- **TASK DIRECTIONS**
Output exactly the lines that run from the line containing "Keep writing the" through the line containing "TILT = math.atan2(press.y, -press.z)", with both ends included.

*** SUPPLIED MATERIAL ***

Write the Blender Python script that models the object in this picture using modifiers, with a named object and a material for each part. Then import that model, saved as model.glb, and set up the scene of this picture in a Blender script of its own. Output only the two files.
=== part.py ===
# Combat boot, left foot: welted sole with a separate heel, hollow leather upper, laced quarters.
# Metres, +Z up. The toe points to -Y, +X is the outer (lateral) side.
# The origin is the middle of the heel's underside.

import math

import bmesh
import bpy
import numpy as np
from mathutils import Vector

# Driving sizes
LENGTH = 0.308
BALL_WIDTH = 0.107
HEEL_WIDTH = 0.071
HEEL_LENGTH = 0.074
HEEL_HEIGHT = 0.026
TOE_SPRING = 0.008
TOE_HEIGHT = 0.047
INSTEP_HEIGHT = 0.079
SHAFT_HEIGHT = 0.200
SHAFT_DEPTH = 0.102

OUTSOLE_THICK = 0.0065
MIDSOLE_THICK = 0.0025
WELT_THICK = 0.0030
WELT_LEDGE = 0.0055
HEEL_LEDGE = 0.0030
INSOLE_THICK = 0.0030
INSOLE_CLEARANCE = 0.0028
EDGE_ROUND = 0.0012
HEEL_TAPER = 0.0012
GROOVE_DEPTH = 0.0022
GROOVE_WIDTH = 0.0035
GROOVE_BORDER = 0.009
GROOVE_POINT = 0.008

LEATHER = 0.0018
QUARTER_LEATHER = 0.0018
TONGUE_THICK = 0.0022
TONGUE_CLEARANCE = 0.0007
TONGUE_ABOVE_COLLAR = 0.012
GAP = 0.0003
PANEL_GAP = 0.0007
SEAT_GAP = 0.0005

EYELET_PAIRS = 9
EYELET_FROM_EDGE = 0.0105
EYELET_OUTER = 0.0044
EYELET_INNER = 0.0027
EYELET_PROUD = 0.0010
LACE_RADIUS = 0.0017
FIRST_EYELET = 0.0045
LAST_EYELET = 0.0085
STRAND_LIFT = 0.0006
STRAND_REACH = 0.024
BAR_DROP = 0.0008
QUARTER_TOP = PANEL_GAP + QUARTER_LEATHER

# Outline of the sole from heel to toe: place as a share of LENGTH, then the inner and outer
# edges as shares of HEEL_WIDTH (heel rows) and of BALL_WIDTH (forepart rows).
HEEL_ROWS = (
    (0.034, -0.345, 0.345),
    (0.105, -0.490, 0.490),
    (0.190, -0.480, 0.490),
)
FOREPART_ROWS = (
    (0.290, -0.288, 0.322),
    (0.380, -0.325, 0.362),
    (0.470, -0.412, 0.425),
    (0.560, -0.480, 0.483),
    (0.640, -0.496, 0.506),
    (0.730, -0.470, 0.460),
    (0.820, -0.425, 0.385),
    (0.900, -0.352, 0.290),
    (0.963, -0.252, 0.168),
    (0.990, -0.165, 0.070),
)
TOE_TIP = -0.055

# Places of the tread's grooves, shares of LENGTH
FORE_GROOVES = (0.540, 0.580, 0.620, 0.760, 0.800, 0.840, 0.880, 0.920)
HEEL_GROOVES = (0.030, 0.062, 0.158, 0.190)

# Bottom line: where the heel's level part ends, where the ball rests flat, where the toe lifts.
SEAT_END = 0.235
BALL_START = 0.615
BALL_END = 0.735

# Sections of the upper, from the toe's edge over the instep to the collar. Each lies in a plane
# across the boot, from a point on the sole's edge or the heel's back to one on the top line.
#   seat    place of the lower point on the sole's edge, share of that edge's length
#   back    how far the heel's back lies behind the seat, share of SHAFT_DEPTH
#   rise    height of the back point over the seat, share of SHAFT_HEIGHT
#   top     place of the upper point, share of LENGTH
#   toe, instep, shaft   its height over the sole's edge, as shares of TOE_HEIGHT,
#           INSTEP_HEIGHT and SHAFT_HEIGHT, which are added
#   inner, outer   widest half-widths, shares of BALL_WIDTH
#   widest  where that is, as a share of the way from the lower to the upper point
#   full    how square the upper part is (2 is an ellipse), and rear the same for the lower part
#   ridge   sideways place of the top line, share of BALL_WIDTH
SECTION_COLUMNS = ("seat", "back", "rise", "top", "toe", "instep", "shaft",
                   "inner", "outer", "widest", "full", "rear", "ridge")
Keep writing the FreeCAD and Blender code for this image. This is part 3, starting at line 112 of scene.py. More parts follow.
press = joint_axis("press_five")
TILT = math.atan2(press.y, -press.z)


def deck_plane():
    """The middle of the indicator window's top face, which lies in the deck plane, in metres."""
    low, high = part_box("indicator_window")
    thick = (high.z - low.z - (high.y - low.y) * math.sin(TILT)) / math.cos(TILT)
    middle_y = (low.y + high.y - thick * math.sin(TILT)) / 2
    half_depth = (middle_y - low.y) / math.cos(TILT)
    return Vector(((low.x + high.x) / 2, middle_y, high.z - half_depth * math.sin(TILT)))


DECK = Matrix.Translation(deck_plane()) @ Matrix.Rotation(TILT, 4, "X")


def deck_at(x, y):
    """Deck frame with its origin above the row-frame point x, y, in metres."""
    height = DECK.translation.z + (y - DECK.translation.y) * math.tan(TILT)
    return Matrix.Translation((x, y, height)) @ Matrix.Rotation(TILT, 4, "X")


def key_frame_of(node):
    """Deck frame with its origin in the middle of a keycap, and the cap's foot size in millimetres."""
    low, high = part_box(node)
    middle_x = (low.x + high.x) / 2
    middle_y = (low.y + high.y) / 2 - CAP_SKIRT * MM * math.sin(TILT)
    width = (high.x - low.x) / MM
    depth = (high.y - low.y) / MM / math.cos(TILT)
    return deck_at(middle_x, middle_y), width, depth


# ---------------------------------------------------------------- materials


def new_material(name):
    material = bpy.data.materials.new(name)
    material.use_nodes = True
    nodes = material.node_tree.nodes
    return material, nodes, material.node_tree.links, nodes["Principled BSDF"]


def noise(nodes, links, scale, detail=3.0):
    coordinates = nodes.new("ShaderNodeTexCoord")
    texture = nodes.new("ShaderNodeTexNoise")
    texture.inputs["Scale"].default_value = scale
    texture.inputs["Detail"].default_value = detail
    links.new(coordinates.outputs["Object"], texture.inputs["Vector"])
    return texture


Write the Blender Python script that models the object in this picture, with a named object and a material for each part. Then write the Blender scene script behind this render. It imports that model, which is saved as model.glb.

***

- **EXPECTED ANSWER**
Keep writing the FreeCAD and Blender code for this image. This is part 3, starting at line 112 of scene.py. More parts follow.
press = joint_axis("press_five")
TILT = math.atan2(press.y, -press.z)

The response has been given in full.